··· Collected data

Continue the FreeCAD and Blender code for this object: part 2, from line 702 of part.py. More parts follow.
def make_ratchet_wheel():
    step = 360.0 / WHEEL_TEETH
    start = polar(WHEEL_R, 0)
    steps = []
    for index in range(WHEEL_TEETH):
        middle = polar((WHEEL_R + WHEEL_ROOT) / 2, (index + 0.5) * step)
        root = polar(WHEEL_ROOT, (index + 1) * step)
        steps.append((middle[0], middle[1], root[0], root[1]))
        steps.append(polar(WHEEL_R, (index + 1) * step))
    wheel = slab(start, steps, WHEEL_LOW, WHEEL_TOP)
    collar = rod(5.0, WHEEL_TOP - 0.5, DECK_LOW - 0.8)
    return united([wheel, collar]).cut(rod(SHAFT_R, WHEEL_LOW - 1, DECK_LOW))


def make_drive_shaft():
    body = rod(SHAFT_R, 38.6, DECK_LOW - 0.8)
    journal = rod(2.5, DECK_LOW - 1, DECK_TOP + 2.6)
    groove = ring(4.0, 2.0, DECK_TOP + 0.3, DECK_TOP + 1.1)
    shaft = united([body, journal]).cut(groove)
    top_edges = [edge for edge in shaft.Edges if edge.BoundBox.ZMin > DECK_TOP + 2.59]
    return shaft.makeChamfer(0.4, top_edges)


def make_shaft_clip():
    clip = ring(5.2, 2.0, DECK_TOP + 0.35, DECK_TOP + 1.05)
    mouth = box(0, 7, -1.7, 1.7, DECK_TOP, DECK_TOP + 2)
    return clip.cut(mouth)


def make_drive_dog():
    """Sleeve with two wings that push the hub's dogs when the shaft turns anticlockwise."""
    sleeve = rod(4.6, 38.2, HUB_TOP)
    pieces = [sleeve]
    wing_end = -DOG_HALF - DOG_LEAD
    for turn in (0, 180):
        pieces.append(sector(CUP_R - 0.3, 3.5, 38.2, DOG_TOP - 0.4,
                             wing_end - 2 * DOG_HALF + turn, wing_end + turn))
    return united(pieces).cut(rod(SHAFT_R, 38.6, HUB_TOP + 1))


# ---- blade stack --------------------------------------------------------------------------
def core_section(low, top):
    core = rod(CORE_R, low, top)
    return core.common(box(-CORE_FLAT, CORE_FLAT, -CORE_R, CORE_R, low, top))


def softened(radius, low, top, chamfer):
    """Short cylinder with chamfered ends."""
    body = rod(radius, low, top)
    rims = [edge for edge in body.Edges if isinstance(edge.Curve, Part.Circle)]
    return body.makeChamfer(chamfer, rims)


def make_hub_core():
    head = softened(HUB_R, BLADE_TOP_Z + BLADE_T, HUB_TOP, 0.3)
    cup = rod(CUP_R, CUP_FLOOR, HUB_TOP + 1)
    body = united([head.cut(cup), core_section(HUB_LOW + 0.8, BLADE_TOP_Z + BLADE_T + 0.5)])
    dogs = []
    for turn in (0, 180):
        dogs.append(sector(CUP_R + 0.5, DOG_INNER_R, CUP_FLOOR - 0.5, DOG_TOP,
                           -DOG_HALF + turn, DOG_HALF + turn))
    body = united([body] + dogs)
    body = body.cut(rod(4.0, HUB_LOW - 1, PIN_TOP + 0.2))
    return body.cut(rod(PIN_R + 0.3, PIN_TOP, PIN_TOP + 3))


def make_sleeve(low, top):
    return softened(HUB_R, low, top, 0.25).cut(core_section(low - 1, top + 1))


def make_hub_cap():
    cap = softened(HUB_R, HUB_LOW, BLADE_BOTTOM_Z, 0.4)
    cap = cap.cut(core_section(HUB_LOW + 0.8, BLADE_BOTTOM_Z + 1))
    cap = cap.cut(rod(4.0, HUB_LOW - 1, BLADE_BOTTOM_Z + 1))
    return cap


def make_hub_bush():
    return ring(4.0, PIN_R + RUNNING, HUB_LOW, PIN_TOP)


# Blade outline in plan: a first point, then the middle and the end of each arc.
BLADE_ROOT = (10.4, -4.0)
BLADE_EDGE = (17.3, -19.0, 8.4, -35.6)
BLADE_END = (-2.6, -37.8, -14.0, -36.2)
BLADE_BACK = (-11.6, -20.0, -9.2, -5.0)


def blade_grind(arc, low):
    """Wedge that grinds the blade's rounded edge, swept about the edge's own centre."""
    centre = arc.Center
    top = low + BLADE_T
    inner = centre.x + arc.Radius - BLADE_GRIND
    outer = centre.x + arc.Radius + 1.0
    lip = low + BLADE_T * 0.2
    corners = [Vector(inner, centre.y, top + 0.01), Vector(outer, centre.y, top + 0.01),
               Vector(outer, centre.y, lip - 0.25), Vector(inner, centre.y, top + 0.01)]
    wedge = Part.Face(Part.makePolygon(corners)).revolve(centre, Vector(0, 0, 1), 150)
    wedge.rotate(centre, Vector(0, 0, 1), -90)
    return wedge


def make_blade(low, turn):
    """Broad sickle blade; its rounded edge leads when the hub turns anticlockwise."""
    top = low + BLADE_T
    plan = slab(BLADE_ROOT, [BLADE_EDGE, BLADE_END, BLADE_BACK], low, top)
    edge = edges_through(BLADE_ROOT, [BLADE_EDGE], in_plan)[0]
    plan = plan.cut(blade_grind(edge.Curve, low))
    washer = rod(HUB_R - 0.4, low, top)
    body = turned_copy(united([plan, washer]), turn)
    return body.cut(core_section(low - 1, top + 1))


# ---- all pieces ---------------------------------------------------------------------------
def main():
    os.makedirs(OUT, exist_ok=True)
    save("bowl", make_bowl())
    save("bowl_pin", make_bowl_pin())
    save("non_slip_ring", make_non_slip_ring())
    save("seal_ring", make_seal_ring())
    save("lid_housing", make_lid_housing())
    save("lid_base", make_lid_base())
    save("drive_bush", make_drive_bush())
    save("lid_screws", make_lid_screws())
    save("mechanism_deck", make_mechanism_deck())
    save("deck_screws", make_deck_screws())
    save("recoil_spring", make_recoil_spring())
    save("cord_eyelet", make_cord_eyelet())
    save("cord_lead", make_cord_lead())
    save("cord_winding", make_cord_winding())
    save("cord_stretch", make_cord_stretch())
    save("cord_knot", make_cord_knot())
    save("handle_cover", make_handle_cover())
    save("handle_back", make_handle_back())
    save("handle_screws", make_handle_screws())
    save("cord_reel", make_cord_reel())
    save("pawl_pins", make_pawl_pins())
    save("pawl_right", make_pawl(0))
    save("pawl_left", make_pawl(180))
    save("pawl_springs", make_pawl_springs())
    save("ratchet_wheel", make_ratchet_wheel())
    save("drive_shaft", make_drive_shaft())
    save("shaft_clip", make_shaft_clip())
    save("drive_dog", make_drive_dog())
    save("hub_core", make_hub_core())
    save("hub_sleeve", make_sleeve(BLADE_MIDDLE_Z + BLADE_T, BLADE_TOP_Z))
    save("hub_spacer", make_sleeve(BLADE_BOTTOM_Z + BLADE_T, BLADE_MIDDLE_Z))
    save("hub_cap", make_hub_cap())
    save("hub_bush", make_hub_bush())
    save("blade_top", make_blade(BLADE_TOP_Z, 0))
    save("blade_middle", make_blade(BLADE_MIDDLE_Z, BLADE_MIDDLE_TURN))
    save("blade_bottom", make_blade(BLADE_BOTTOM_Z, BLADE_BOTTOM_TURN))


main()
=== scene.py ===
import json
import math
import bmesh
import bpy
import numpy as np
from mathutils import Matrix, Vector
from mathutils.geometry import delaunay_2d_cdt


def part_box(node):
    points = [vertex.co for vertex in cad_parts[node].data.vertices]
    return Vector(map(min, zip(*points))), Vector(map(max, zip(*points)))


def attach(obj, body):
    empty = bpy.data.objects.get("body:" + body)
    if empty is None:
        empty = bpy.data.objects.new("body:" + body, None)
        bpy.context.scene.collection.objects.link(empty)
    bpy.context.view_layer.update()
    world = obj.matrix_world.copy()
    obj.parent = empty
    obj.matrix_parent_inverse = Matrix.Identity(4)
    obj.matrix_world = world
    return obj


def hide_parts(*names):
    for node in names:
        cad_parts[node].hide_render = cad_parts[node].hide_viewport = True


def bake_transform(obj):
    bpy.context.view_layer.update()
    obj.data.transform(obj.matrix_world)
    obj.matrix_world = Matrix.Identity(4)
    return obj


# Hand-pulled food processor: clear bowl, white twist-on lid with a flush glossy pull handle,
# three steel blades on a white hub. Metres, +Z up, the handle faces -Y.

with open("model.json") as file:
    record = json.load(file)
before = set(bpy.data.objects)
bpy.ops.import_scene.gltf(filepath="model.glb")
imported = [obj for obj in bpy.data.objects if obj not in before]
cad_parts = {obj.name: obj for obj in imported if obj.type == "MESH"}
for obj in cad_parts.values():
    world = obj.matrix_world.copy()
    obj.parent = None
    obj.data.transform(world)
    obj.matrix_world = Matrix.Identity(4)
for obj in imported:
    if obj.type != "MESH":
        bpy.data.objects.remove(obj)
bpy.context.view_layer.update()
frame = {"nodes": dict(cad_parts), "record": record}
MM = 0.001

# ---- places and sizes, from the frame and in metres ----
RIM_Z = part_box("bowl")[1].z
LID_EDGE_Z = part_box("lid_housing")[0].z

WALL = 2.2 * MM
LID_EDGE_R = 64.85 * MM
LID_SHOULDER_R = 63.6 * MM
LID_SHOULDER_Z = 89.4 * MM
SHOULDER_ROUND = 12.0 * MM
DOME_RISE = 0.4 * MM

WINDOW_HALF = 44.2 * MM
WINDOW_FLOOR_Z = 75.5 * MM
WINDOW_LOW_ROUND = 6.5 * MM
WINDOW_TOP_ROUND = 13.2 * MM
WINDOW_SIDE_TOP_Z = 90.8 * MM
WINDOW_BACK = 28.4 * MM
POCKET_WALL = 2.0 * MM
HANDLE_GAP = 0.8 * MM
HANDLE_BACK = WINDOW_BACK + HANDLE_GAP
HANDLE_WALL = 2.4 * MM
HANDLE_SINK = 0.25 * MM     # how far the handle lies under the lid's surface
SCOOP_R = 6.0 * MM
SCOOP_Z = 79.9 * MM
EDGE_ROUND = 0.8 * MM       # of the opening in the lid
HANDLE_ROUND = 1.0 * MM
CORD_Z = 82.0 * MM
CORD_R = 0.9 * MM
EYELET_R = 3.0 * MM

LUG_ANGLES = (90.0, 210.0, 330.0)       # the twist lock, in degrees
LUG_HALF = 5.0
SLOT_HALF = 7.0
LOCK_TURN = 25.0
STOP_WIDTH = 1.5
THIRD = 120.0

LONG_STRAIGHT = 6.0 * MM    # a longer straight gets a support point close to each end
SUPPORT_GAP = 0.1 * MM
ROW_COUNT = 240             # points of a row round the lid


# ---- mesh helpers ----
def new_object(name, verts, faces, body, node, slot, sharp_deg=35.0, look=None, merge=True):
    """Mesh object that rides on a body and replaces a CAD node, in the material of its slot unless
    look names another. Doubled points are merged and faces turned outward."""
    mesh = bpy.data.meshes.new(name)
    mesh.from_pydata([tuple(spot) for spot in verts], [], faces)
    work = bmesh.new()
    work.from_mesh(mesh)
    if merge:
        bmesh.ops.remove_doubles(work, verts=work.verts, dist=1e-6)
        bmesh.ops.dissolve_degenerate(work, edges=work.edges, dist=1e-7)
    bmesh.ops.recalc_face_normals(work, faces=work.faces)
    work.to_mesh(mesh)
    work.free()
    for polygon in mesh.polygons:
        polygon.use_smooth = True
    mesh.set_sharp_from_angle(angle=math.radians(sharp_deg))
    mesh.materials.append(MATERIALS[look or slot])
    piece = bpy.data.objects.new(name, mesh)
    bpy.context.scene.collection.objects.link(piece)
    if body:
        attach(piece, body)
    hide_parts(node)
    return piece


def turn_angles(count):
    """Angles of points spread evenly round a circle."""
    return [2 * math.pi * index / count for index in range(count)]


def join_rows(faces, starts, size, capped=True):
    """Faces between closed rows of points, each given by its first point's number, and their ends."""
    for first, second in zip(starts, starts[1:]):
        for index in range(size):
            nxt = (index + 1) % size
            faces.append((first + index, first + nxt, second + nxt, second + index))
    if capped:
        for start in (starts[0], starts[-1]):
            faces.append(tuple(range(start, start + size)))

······

Do this - All lines in the listing above from the line containing "imported = [obj" to the line containing "DOME_RISE = 0.4 * MM", inclusive, should be retyped exactly; no other lines should appear.

Solution for this problem -
imported = [obj for obj in bpy.data.objects if obj not in before]
cad_parts = {obj.name: obj for obj in imported if obj.type == "MESH"}
for obj in cad_parts.values():
    world = obj.matrix_world.copy()
    obj.parent = None
    obj.data.transform(world)
    obj.matrix_world = Matrix.Identity(4)
for obj in imported:
    if obj.type != "MESH":
        bpy.data.objects.remove(obj)
bpy.context.view_layer.update()
frame = {"nodes": dict(cad_parts), "record": record}
MM = 0.001

# ---- places and sizes, from the frame and in metres ----
RIM_Z = part_box("bowl")[1].z
LID_EDGE_Z = part_box("lid_housing")[0].z

WALL = 2.2 * MM
LID_EDGE_R = 64.85 * MM
LID_SHOULDER_R = 63.6 * MM
LID_SHOULDER_Z = 89.4 * MM
SHOULDER_ROUND = 12.0 * MM
DOME_RISE = 0.4 * MM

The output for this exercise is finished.